Lalu, bagimana dengan anak-anak? Mereka bekerja dengan senang hati. Secara psikologis, mereka memang sedang dalam tarafnya meniru apa yang dilakukan oleh orang dewasa. Pekerjaan yang dilakukan oleh orang dewasa mereka tiru sedikit demi sedikit. Mereka pun tidak boleh dibiarkan bekerja tanpa arahan. Malah tidak sesuai dengan alur kerja orang dewasa nantinya sehingga bisa menjadi sasaran kemarahan. Jadi, mereka harus diberi perintah yang jelas dan tidak ambigu. Mereka pun dapat menyesuaikan diri dengan target pekerjaan kelompok itu. Mereka memang hanya mengerjakan pekerjaan yang ringan-ringan. Tetapi dengan jumlah personil yang biasanya besar, volume kerja mereka kadang lumayan besar. Malah dapat dibandingkan dengan volume kerja orang dewasa yang cendrung beranggota sedikit itu. Jadi, jangan remehkan anak kecil ya.

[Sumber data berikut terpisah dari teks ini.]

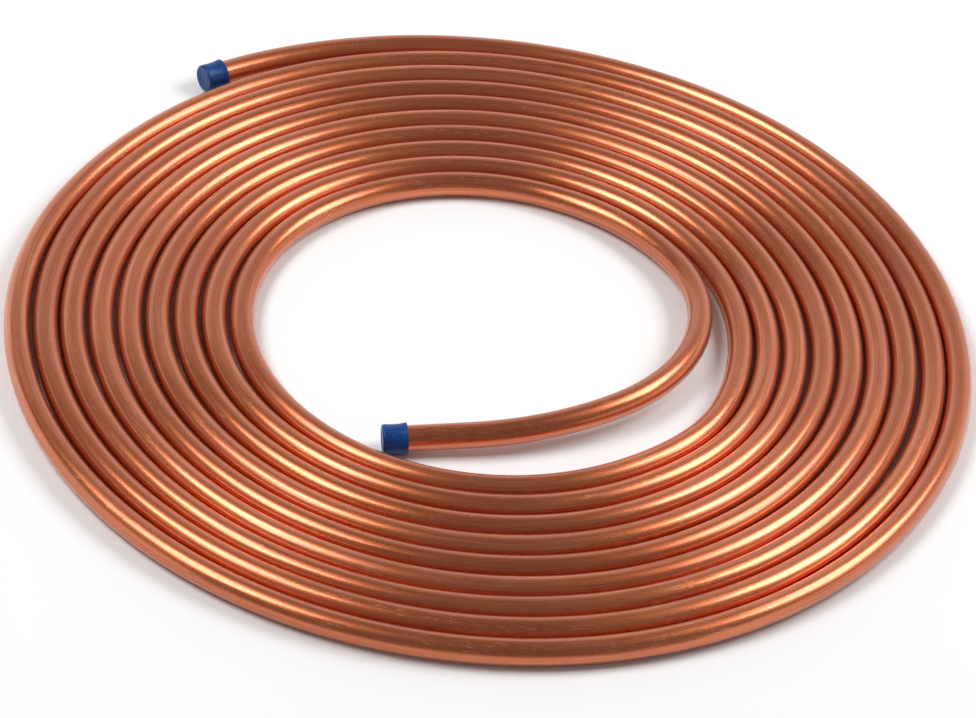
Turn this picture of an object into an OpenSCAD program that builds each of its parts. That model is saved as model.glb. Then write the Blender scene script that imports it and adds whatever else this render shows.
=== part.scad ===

Pernah suatu waktu, ketika saya menggali tempat sampah di samping dapur, para keponakan saya yang usianya masih empat atau lima tahun ikut membantu bersama kakak-kakanya yang tujuh dan sembilan tahun. Kalau kakak kakaknya mengangkut tanah dalam jumlah besar dalam ember-ember plastik, maka ponaan yang empat tahun cukup mengangkut tanah menggunakan tempurung. Bukan volume kerja minimal itu yang jadi persoalan. Tetapi bagaimana anak-anak itu dapat bekerja dengan riang dengan kerelaan meniru apa yang dikerjakan oleh orang dewasa. Meski dengan berkeringat, anak-anak itu toh bekerja dengan semangat. Mereka bahkan menganggap pekerjaan ini sebagai bagian dari keriangan bermain.

 Jadi, ajaklah anak-anak anda bekerja. Percayakan mereka mengerjakan pekerjaan kecil yang mampu mereka lakukan dengan petunjuk yang jelas dan dapat mereka mengerti. Di masa depan, mereka diharapkan dapat memanggil kembali memori mereka di saat mereka bekerjasama, mencapai tujuan kelompok dan bagaimana mengikuti petunjuk orang yang mempercayakan pekerjaan itu kepada mereka. Latihan-latihan kecil seperti itu akan berguna saat usia produktif nantinya. Mempercayakan hal-hal kecil akan memampukan mereka mengemban kepercayaan yang lebih besar nantinya.